HOURS are as steady as the clock, because minutes neither expand nor contract. When properly issued, they represent basic labor  that produces real goods and services. As Adam Smith said, "Labor was the first price, the original purchase - money that was paid  for all things."

HOURS would be issued primarily through the proposed Green Labor Administration (GLAD), a nonprofit non-governmental WPA.  They'd stimulate the less instantly profitable green markets that big investors have too long avoided: energy-efficiency and retrofit,  solar and wind, urban agriculture, coop health care, and transit. Just like national currencies, HOUR commerce requires constant  networking, with sharp calibration of issuance, to balance circulation.

Gold itself, still the most admired store of value, is not capable of transacting the needs of seven billion humans. Total world supply  is a sixty-foot cube. Sooner or later, as soaring populations compete for declining farmland, gold would become worthless because it  is not food.

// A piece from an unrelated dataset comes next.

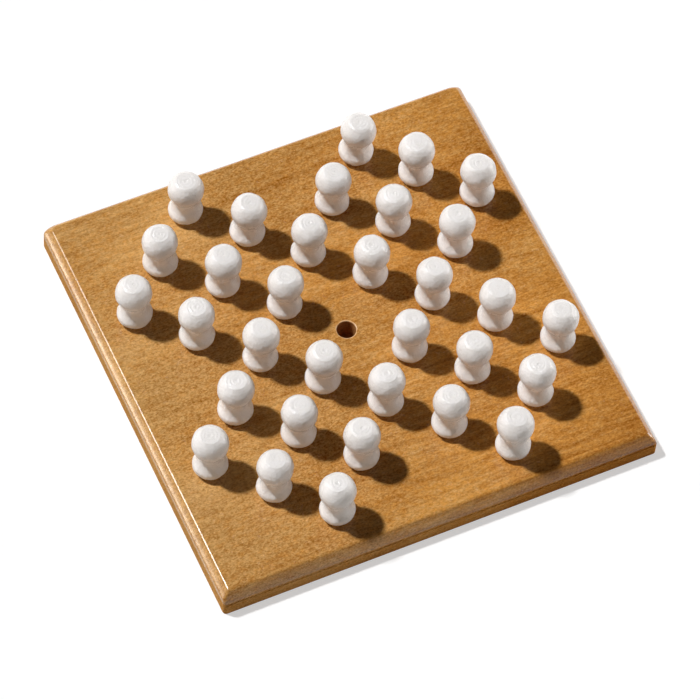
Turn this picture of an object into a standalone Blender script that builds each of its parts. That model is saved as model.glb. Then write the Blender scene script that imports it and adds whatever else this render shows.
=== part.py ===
"""Peg solitaire game: a square moulded wooden board with turned pegs.

The board lies flat on the XY plane with its underside at Z = 0, centred on the
Z axis. Its holes form a cross of seven by seven places without the four
corners, turned 45 degrees so that the arms point at the corners of the board.
Every hole but the middle one holds a peg, which lifts straight out along +Z.
Lengths are in metres and angles in radians.
"""

import math

import bpy

# Board
board_side = 0.200
board_thickness = 0.013
lower_band_height = 0.0070
ledge_width = 0.0003
roundover_width = 0.0040
bottom_arris_radius = 0.0008
corner_radius = 0.0024
mitre_radius = 0.0004

# Hole pattern: places are counted from the middle hole along the two rows, and
# the margin is from the outermost holes' axes to the board's sides
edge_margin = 0.0194
pattern_turn = math.radians(45)
arm_reach_count = 3
arm_half_width_count = 1

# Holes
hole_diameter = 0.0082
hole_depth = 0.010
rim_chamfer = 0.00035
cut_overrun = 0.001

# Pegs: heights are above the flat underside of the foot
foot_radius = 0.00765
foot_edge_radius = 0.0038
neck_radius = 0.00545
neck_fillet_radius = 0.0082
head_radius = 0.00785
head_facet_radius = 0.0041
stem_end_chamfer = 0.0006

# Fits between a peg and its hole
stem_clearance = 0.0004
stem_end_gap = 0.0010
seat_gap = 0.0003

# Facets
peg_sides = 12
hole_sides = 12
moulding_steps = 6
arris_steps = 2
corner_steps = 3
head_steps = 5
neck_steps = 3
foot_steps = 3
merge_distance = 0.00001
smooth_angle = math.radians(40)

# Colours
wood_colour = (0.50, 0.245, 0.062, 1.0)
wood_roughness = 0.32
lacquer_colour = (0.80, 0.78, 0.765, 1.0)
lacquer_roughness = 0.28


def clear_scene():
    """Remove what the scene holds, so that a second run starts afresh."""
    for old in list(bpy.data.objects):
        bpy.data.objects.remove(old, do_unlink=True)


def new_collection(name):
    """Make a collection and link it to the scene."""
    made = bpy.data.collections.new(name)
    bpy.context.scene.collection.children.link(made)
    return made


def new_material(name, colour, roughness):
    """Make a plain surface for a non-metal piece."""
    made = bpy.data.materials.new(name)
    made.use_nodes = True
    shader = made.node_tree.nodes["Principled BSDF"]
    shader.inputs["Base Color"].default_value = colour
    shader.inputs["Roughness"].default_value = roughness
    shader.inputs["Metallic"].default_value = 0.0
    made.diffuse_color = colour
    return made


def arc(centre, radius, start, end, steps):
    """Give the points of an arc in the XZ plane, with both ends."""
    points = []
    for step in range(steps + 1):
        angle = start + (end - start) * step / steps
        x = centre[0] + radius * math.cos(angle)
        z = centre[1] + radius * math.sin(angle)
        points.append((x, z))
    return points


def profile_mesh(name, points):
    """Make an open chain of edges in the XZ plane from (x, z) points."""
    mesh = bpy.data.meshes.new(name)
    vertices = [(x, 0, z) for x, z in points]
    edges = [(index, index + 1) for index in range(len(points) - 1)]
    mesh.from_pydata(vertices, edges, [])
    return mesh


def turned_object(name, mesh, sides, collection):
    """Turn a profile, drawn down its outer side, once about Z into a closed solid."""
    made = bpy.data.objects.new(name, mesh)
    collection.objects.link(made)
    screw = made.modifiers.new("turning", "SCREW")
    screw.axis = "Z"
    screw.angle = math.tau
    screw.steps = sides
    screw.render_steps = sides
    screw.use_merge_vertices = True
    screw.merge_threshold = merge_distance
    screw.use_smooth_shade = False
    return made


def smooth_round_mesh(name, turned):
    """Make a mesh of a turned object, shaded smooth but for its arrises."""
    view = bpy.context.evaluated_depsgraph_get()
    mesh = bpy.data.meshes.new_from_object(turned.evaluated_get(view))
    mesh.name = name
    mesh.shade_smooth()
    mesh.set_sharp_from_angle(angle=smooth_angle)
    return mesh


def hole_places():
    """Give the XY place of every hole of the cross, with the middle one first."""
    turn_cosine = math.cos(pattern_turn)
    turn_sine = math.sin(pattern_turn)
    places_to_side = arm_reach_count * turn_cosine + arm_half_width_count * turn_sine
    spacing = (board_side / 2 - edge_margin) / places_to_side
    along_row = (turn_cosine * spacing, -turn_sine * spacing)
    across_rows = (turn_sine * spacing, turn_cosine * spacing)
    reach = range(-arm_reach_count, arm_reach_count + 1)
    places = [(0, 0)]
    for row in reversed(reach):
        for column in reach:
            in_upright_arm = abs(column) <= arm_half_width_count
            in_level_arm = abs(row) <= arm_half_width_count
            is_middle = row == 0 and column == 0
            if is_middle or not (in_upright_arm or in_level_arm):
                continue
            x = column * along_row[0] + row * across_rows[0]
            y = column * along_row[1] + row * across_rows[1]
            places.append((x, y))
    return places


def board_edge_points():
    """Give the board's edge section as (inset from the side, height), from the top down."""
    moulding_height = board_thickness - lower_band_height
    points = []
    for x, z in arc((0, 0), 1, math.pi / 2, math.pi, moulding_steps):
        points.append((ledge_width + roundover_width * (1 + x), lower_band_height + moulding_height * z))
    points.append((0, lower_band_height))
    arris_centre = (bottom_arris_radius, bottom_arris_radius)
    points += arc(arris_centre, bottom_arris_radius, math.pi, math.pi * 3 / 2, arris_steps)
    return points


def rounded_square(half_side, radius):
    """Give the XY points of a square with rounded corners, counter-clockwise."""
    reach = half_side - radius
    points = []
    for quarter in range(4):
        turn = quarter * math.pi / 2
        x = reach * (math.cos(turn) - math.sin(turn))
        y = reach * (math.cos(turn) + math.sin(turn))
        points += arc((x, y), radius, turn, turn + math.pi / 2, corner_steps)
    return points


def board_blank_mesh():
    """Make the undrilled board: its edge section led round a square with rounded corners.

    The corners' radius shrinks as the section draws in, so that the roundover
    meets itself in mitres that are all but sharp.
    """
    vertices = []
    for inset, height in board_edge_points():
        radius = max(corner_radius - inset, mitre_radius)
        vertices += [(x, y, height) for x, y in rounded_square(board_side / 2 - inset, radius)]
    ring_size = 4 * (corner_steps + 1)
    faces = [range(ring_size), range(len(vertices) - 1, len(vertices) - 1 - ring_size, -1)]
    for upper in range(0, len(vertices) - ring_size, ring_size):
        for step in range(ring_size):
            following = (step + 1) % ring_size
            lower = upper + ring_size
            faces.append((upper + step, lower + step, lower + following, upper + following))
    mesh = bpy.data.meshes.new("board_blank")
    mesh.from_pydata(vertices, [], [tuple(face) for face in faces])
    return mesh


def make_board(collection, cutters, material):
    """Make the board: the moulded blank with the holes drilled in it."""
    blank = bpy.data.objects.new("board", board_blank_mesh())
    collection.objects.link(blank)
    drill = blank.modifiers.new("holes", "BOOLEAN")
    drill.operation = "DIFFERENCE"
    drill.solver = "EXACT"
    drill.operand_type = "COLLECTION"
    drill.collection = cutters
    blank.data.materials.append(material)
    return blank


def make_hole_cutters(cutters):
    """Make one blind drill with a small countersink for each hole."""
    radius = hole_diameter / 2
    bottom = board_thickness - hole_depth
    above = board_thickness + cut_overrun
    points = [
        (0, above),
        (radius + rim_chamfer + cut_overrun, above),
        (radius, board_thickness - rim_chamfer),
        (radius, bottom),
        (0, bottom),
    ]
    section = profile_mesh("hole_section", points)
    for number, (x, y) in enumerate(hole_places()):
        cutter = turned_object(f"hole_cutter_{number:02d}", section, hole_sides, cutters)
        cutter.location = (x, y, 0)
        cutter.hide_render = True
        cutter.display_type = "WIRE"


def peg_points():
    """Give the peg's section from the top of the head down to the stem's end.

    The head and the foot's edge are arcs, and the neck is a hollow arc that is
    tangent to both, so the peg's height follows from the named radii.
    """
    foot_centre_x = foot_radius - foot_edge_radius
    neck_centre_x = neck_radius + neck_fillet_radius
    foot_reach = foot_edge_radius + neck_fillet_radius
    head_reach = head_radius + neck_fillet_radius
    foot_rise = math.sqrt(foot_reach**2 - (neck_centre_x - foot_centre_x) ** 2)
    head_rise = math.sqrt(head_reach**2 - neck_centre_x**2)
    foot_centre = (foot_centre_x, foot_edge_radius)
    neck_centre = (neck_centre_x, foot_edge_radius + foot_rise)
    head_centre = (0, neck_centre[1] + head_rise)

    facet_angle = math.acos(head_facet_radius / head_radius)
    head_end = -math.asin(head_rise / head_reach)
    foot_start = math.asin(foot_rise / foot_reach)
    points = [(0, head_centre[1] + head_radius * math.sin(facet_angle))]
    points += arc(head_centre, head_radius, facet_angle, head_end, head_steps)
    points += arc(neck_centre, neck_fillet_radius, math.pi + head_end, math.pi + foot_start, neck_steps)[1:-1]
    points += arc(foot_centre, foot_edge_radius, foot_start, -math.pi / 2, foot_steps)

    stem_radius = hole_diameter / 2 - stem_clearance
    stem_length = hole_depth - stem_end_gap
    points += [
        (stem_radius, 0),
        (stem_radius, -stem_length + stem_end_chamfer),
        (stem_radius - stem_end_chamfer, -stem_length),
        (0, -stem_length),
    ]
    return points


def make_pegs(collection, material, parent):
    """Make a peg for every hole but the middle one, each with its origin on its lifting axis."""
    section = profile_mesh("peg_section", peg_points())
    pattern = turned_object("peg_pattern", section, peg_sides, collection)
    shape = smooth_round_mesh("peg", pattern)
    shape.materials.append(material)
    bpy.data.objects.remove(pattern, do_unlink=True)
    for number, (x, y) in enumerate(hole_places()[1:], start=1):
        peg = bpy.data.objects.new(f"peg_{number:02d}", shape)
        peg.location = (x, y, board_thickness + seat_gap)
        peg.parent = parent
        collection.objects.link(peg)


def main():
    clear_scene()
    parts = new_collection("peg_solitaire")
    cutters = new_collection("peg_solitaire_cutters")
    wood = new_material("varnished_wood", wood_colour, wood_roughness)
    lacquer = new_material("white_lacquer", lacquer_colour, lacquer_roughness)
    base = bpy.data.objects.new("game_base", None)
    parts.objects.link(base)
    make_hole_cutters(cutters)
    board = make_board(parts, cutters, wood)
    board.parent = base
    make_pegs(parts, lacquer, base)
    bpy.context.view_layer.update()


main()
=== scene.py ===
import math
import random

import bmesh
import bpy
from mathutils import Matrix, Vector, noise


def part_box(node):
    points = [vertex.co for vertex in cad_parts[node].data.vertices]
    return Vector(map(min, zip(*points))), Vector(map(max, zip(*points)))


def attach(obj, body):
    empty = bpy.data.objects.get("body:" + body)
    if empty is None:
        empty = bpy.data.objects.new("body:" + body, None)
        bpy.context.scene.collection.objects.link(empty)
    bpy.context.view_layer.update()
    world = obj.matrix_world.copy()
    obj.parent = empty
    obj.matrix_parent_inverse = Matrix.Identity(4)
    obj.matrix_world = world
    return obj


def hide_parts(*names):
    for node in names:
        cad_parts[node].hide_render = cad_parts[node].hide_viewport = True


# The varnished board and its white turned pegs. Lengths are in metres, in the
# frame's own axes: the board lies on the XY plane and the pegs lift along +Z.
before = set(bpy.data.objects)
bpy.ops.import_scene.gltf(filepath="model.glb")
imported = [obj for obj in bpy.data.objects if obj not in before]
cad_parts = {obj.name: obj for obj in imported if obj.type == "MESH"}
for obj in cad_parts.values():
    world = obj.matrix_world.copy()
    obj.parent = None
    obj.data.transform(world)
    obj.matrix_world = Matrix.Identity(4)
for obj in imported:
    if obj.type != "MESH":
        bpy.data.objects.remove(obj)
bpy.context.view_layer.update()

# Board: the moulding runs from the top face through arcs, each given by its
# radius and the tilts in degrees between which it turns, down to a ledge over a
# plain band. The left side is flatter than the others. For each side, from the
# right one counter-clockwise, the arcs stand with the top face's inset.
lower_band_height = 0.0066
left_arcs = ((0.0022, 0, 40), (0.0150, 40, 52), (0.0026, 52, 88))
other_arcs = ((0.0019, 0, 50), (0.0220, 50, 60), (0.0050, 60, 88))
mouldings = ((other_arcs, 0.00455), (other_arcs, 0.00433), (left_arcs, 0.00417), (other_arcs, 0.00455))
gloss_end_height = 0.0074
degrees_per_step = 5
ledge_edge_radius = 0.0002
bottom_arris_radius = 0.0003

# Corners, from the back right one counter-clockwise: the reach of the rounding
# along X and along Y at the board's side, and the least radius further in
corner_reaches = ((0.0070, 0.0034), (0.0070, 0.0040), (0.0017, 0.0017), (0.0018, 0.0018))
mitre_radii = (0.0020, 0.0024, 0.0010, 0.0014)
corner_steps = 10
ledge_steps = 2
arris_steps = 4
board_smooth_angle = math.radians(35)

# Holes
hole_radius = 0.0042
hole_depth = 0.010
rim_radius = 0.00045
rim_steps = 5
rim_wear = 0.00016
spur_radius = 0.0009
spur_depth = 0.0006
hole_sides = 48
middle_hole_sides = 96
wall_shares = (0.25, 0.5, 0.75, 1.0)

# The board's material slots
varnished_slot = 0
drilled_slot = 1
bare_slot = 2
cut_slot = 3

# Pegs: heights are above the foot's underside
foot_radius = 0.00765
foot_edge_radius = 0.0038
foot_hollow = 0.0004
neck_radius = 0.00545
neck_fillet_radius = 0.0082
head_radius = 0.00785
facet_height = 0.0066
facet_edge_radius = 0.0021
facet_dome = 0.00012
centre_mark_radius = 0.0006
centre_mark_depth = 0.00014
stem_radius = 0.0037
stem_length = 0.009
stem_end_radius = 0.0006
seat_gap = 0.00012
centre_mark_shares = (0.0, 0.4, 0.75, 1.0)
facet_shares = (0.35, 0.6, 0.8)
peg_sides = 64
facet_edge_steps = 8
head_steps = 22
neck_steps = 10
foot_steps = 14
stem_end_steps = 3
peg_smooth_angle = math.radians(40)

# How far one hand-turned peg strays from the next, the first four as shares of a size
size_spread = 0.012
neck_spread = 0.024
facet_spread = 0.024
facet_edge_spread = (-0.4, 0.3)
lump_depth = 0.00019
lump_length = 0.0040
ripple_depth = 0.00008
ripple_length = 0.0015
facet_tilt_spread = math.radians(2.2)
lean_spread = math.radians(0.7)
most_shift = 0.000175
most_lean = math.radians(2.0)
seed_steps = (17.3, 5.9, 11.1)

# Pegs that plainly lean in the photograph: where the head stands, beside its hole's axis
leaning_heads = {
    "peg_01": (0.0006, -0.0008),
    "peg_02": (-0.0009, -0.0002),
    "peg_03": (-0.0009, 0.0003),
    "peg_05": (-0.0007, 0.0),
    "peg_08": (0.0004, -0.0009),
    "peg_14": (-0.0007, -0.0004),
    "peg_19": (-0.0008, -0.0006),
    "peg_20": (-0.0009, 0.0005),
    "peg_21": (-0.0007, 0.0002),
    "peg_24": (-0.0007, -0.0004),
    "peg_27": (0.0002, 0.0009),
    "peg_29": (-0.0008, 0.0),
    "peg_30": (-0.0001, 0.0006),
    "peg_32": (-0.0009, 0.0),
}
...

Meanwhile, supplemental HOUR cash honors skills neglected by the formal economy, stimulating new enterprise and creating new  jobs. HOURS revive deflated sectors when issued through regional credit systems, community banks and credit unions,  communitybased stock exchanges and family farms; and lent interest- free to small businesses. They thereby strengthen the dollar.  Just as healthy lungs depend on millions of healthy air sacs, macroeconomies depend ultimately upon the vigor of village and  neighborhood economies.